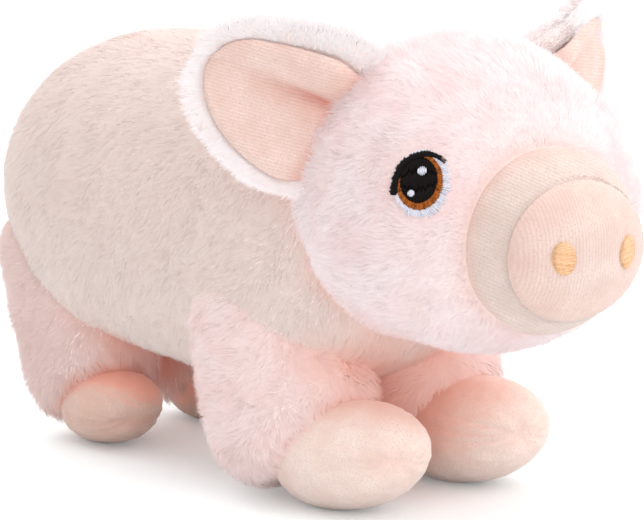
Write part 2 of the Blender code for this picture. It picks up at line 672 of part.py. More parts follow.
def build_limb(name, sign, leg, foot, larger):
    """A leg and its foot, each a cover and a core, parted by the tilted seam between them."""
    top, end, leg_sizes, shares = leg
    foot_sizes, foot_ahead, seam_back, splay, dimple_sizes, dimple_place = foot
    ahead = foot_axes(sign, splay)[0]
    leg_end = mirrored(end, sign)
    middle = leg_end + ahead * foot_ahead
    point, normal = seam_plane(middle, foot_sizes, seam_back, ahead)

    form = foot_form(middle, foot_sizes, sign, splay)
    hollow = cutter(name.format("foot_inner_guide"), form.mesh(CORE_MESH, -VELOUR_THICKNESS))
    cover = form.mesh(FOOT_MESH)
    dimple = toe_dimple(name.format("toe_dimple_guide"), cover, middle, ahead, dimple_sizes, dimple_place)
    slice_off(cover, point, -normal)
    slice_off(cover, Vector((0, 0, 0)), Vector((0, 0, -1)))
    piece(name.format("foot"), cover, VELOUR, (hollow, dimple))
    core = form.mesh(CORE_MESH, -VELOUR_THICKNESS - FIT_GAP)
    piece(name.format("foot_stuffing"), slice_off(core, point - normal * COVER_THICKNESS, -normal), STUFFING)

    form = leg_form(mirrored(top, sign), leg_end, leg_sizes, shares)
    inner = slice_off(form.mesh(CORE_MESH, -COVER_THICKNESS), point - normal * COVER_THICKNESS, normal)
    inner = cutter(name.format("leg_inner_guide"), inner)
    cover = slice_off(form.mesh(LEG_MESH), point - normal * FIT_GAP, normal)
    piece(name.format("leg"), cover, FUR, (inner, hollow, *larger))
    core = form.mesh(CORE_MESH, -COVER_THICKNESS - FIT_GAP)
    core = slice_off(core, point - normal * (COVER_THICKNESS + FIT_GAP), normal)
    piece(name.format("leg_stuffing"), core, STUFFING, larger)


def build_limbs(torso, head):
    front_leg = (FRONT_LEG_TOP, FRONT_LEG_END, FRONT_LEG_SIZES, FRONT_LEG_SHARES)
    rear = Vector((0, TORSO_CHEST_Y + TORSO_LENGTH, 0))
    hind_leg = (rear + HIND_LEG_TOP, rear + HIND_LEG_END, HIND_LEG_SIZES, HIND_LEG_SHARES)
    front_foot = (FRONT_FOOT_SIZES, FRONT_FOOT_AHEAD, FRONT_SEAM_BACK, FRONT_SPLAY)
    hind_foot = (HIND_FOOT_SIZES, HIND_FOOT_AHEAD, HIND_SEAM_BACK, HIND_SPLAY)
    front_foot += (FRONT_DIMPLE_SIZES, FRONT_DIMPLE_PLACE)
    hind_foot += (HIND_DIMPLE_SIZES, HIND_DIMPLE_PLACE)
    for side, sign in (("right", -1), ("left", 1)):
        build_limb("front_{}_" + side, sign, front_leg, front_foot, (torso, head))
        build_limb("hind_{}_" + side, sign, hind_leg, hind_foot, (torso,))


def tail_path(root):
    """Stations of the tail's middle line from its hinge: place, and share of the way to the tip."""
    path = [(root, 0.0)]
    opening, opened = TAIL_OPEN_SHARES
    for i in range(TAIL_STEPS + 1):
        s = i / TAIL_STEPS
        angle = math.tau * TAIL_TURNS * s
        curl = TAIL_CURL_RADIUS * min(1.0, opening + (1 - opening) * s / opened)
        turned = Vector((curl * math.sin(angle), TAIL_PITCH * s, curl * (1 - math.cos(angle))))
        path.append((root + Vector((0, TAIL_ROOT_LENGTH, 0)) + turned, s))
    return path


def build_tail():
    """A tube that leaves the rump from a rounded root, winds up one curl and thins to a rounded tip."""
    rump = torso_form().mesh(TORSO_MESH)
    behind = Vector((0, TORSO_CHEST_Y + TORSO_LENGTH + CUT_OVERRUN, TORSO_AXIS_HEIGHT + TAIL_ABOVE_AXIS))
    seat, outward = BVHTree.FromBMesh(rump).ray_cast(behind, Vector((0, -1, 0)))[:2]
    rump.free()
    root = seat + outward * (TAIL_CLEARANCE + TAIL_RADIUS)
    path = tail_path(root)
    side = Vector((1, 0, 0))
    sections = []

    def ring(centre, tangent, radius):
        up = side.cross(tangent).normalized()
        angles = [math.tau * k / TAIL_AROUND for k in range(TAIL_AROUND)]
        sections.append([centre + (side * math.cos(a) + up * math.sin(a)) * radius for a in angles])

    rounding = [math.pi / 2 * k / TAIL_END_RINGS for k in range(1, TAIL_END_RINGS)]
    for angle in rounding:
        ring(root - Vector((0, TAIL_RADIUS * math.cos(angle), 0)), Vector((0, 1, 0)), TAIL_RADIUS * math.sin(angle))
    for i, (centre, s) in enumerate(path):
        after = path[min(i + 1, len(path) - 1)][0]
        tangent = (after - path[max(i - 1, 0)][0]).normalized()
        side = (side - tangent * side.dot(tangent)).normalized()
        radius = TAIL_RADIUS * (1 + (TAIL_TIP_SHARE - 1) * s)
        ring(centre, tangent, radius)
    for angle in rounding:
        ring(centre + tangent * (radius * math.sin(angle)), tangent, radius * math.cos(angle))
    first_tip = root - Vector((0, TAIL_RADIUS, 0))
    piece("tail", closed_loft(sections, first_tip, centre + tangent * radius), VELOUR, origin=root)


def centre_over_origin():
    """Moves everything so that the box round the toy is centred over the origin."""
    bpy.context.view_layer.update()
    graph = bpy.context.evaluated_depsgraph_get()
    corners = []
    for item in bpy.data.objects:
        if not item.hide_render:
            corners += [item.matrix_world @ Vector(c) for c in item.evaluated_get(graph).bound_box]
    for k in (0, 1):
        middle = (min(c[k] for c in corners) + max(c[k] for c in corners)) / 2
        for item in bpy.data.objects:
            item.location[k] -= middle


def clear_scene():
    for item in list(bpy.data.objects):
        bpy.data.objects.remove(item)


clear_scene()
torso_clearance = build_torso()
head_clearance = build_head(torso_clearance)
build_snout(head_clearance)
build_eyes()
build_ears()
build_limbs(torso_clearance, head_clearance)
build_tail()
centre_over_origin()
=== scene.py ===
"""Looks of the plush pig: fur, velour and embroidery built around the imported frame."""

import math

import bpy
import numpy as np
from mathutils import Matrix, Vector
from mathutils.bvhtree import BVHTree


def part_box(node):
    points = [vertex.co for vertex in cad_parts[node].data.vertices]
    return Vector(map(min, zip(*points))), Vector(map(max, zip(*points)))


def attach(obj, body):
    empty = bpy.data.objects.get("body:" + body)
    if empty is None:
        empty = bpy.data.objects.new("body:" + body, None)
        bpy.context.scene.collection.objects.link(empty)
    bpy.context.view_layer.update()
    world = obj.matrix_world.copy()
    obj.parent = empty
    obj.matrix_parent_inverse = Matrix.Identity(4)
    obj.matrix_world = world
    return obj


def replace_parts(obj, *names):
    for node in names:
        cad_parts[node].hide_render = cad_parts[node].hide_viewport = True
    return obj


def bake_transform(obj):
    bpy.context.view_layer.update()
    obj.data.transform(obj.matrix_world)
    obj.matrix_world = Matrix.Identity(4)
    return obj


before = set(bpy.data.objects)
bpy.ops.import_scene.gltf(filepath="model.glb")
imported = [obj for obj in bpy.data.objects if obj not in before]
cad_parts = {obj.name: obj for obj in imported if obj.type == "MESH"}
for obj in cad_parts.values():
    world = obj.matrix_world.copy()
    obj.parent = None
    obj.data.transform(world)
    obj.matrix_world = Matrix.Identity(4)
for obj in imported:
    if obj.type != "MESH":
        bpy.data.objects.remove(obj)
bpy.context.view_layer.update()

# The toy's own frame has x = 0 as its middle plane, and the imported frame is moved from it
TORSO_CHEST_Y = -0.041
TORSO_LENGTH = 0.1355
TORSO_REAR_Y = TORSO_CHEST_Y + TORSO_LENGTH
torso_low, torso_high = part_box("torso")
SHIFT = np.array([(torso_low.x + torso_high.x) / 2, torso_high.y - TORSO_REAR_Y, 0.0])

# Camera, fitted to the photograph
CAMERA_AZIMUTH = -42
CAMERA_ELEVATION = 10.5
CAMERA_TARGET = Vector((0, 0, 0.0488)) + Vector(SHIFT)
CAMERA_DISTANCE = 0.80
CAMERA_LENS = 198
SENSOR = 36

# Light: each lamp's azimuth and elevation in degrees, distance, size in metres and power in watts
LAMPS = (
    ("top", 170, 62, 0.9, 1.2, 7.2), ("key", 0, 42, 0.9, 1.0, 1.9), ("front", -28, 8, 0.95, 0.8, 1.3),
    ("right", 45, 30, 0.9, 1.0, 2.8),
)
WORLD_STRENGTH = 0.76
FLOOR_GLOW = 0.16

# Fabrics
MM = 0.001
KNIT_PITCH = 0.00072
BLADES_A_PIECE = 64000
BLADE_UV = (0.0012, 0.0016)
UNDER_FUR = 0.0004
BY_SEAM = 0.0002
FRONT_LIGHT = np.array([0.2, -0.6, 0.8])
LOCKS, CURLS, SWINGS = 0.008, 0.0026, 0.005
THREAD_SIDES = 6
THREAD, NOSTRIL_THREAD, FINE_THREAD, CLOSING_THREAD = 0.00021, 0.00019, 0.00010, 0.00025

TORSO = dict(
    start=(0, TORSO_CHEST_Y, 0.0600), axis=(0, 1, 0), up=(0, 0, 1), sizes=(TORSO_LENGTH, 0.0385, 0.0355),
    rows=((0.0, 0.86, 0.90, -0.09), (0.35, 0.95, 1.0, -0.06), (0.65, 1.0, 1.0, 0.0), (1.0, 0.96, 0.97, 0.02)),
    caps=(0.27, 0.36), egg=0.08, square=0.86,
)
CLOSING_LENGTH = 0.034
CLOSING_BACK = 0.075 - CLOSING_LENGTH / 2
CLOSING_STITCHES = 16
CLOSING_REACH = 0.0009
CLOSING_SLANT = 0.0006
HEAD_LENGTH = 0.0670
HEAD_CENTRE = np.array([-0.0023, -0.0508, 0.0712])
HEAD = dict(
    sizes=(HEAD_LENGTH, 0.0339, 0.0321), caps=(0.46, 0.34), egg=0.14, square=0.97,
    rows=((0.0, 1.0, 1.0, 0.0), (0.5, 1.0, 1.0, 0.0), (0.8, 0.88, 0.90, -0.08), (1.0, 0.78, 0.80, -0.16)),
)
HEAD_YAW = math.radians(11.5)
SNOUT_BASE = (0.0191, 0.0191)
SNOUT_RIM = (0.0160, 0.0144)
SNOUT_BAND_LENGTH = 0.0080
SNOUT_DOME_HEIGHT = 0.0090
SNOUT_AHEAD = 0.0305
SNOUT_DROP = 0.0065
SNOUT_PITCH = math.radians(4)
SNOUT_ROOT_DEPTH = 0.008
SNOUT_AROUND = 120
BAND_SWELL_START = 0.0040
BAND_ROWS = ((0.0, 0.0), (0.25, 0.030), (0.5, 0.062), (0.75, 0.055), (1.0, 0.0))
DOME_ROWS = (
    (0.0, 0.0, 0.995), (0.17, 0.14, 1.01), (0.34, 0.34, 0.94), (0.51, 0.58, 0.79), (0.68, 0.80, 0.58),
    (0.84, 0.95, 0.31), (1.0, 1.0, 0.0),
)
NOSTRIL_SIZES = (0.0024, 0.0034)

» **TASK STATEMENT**
Everything from the line that contains "build_snout(head_clearance)" through the line that contains "for node in" is to be transcribed exactly, and nothing outside that range.

» **THE COMPLETED TASK**
build_snout(head_clearance)
build_eyes()
build_ears()
build_limbs(torso_clearance, head_clearance)
build_tail()
centre_over_origin()
=== scene.py ===
"""Looks of the plush pig: fur, velour and embroidery built around the imported frame."""

import math

import bpy
import numpy as np
from mathutils import Matrix, Vector
from mathutils.bvhtree import BVHTree


def part_box(node):
    points = [vertex.co for vertex in cad_parts[node].data.vertices]
    return Vector(map(min, zip(*points))), Vector(map(max, zip(*points)))


def attach(obj, body):
    empty = bpy.data.objects.get("body:" + body)
    if empty is None:
        empty = bpy.data.objects.new("body:" + body, None)
        bpy.context.scene.collection.objects.link(empty)
    bpy.context.view_layer.update()
    world = obj.matrix_world.copy()
    obj.parent = empty
    obj.matrix_parent_inverse = Matrix.Identity(4)
    obj.matrix_world = world
    return obj


def replace_parts(obj, *names):
    for node in names:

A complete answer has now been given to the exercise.